The input test file will contain multiple test cases. Each test case consists of a single line containing n (where $0 ≤ n ≤ 1,000,000,000$). The end-of-file is denoted by a single line containing the number −1.

Output

For each test case, print the last four digits of Fn.
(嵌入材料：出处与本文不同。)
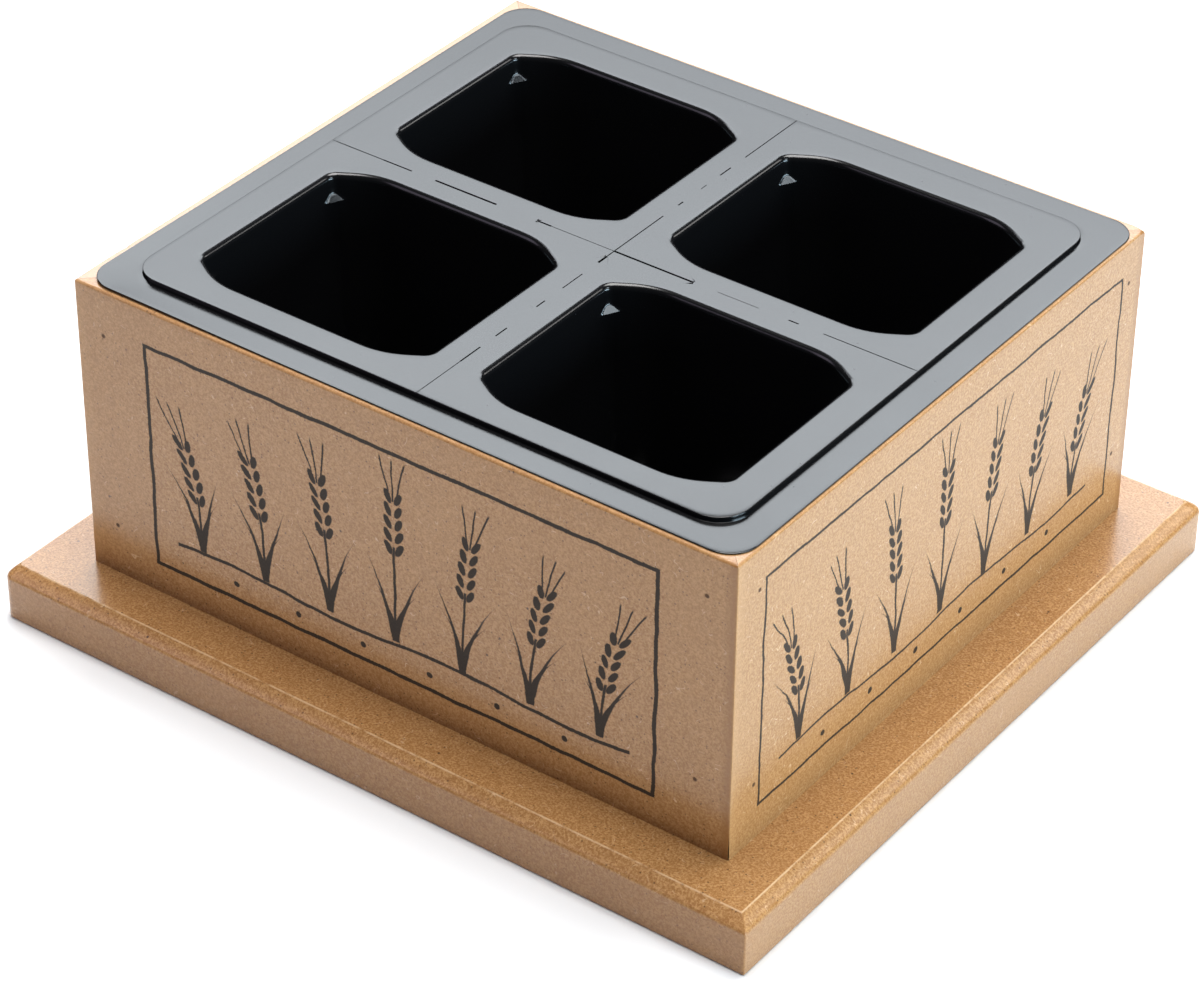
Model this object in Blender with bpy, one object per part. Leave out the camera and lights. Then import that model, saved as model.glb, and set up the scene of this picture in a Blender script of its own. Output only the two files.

If the last four digits of Fn are all zeros, print ‘0’; otherwise, omit any leading zeros (i.e., print Fn mod 10000).

Examples

intput
1
2
3
4
5
0
9
999999999
1000000000
-1
output
1
2
3
4
0
34
626
6875

思路

题目直接给出了转移矩阵，显然那个二阶常数矩阵需要用到矩阵快速幂才能求解。

注意单位阵和初始化。

代码


/*Problem: 3070      Memory: 668K      Time: 0MS      Language: G++      Result:Accepted*/

#include <iostream>
#include <string.h>
using namespace std;
#define rep(i,a,n) for(int i=a;i<n;i++)
#define repd(i,a,n) for(int i=n-1;i>=a;i--)
#define CRL(a,x) memset(a,x,sizeof(a))
const int N=1e3+5;
const int mod=1e4;

struct Mat{
    int data[2][2];
    Mat(){CRL(data,0);} //构造函数

    Mat operator*(const Mat &h){     //重载乘号
        Mat c;
        rep(i,0,2)
            rep(j,0,2)
                rep(k,0,2)
                    c.data[i][j]=(c.data[i][j]+data[i][k]%mod*h.data[k][j]%mod)%mod;
        return c;
    }
}Fn,c;

void Mat_qpow(Mat &Fn,int n){//矩阵快速幂 实际上是c的n次方
    while(n){
        if(n&1) Fn=Fn*c;
        c=c*c;
        n>>=1;
    }
}

int main()
{
    std::ios::sync_with_stdio(false);
    int n;
    while(cin>>n&&~n){
        Fn.data[0][0]=Fn.data[1][1]=1;Fn.data[0][1]=Fn.data[1][0]=0;//单位阵初始化
         c.data[0][0]= c.data[0][1]=c.data[1][0]=1;c.data[1][1]=0;//常数阵初始化
        Mat_qpow(Fn,n);
        cout<<Fn.data[0][1]<<endl;
    }
    return 0;
}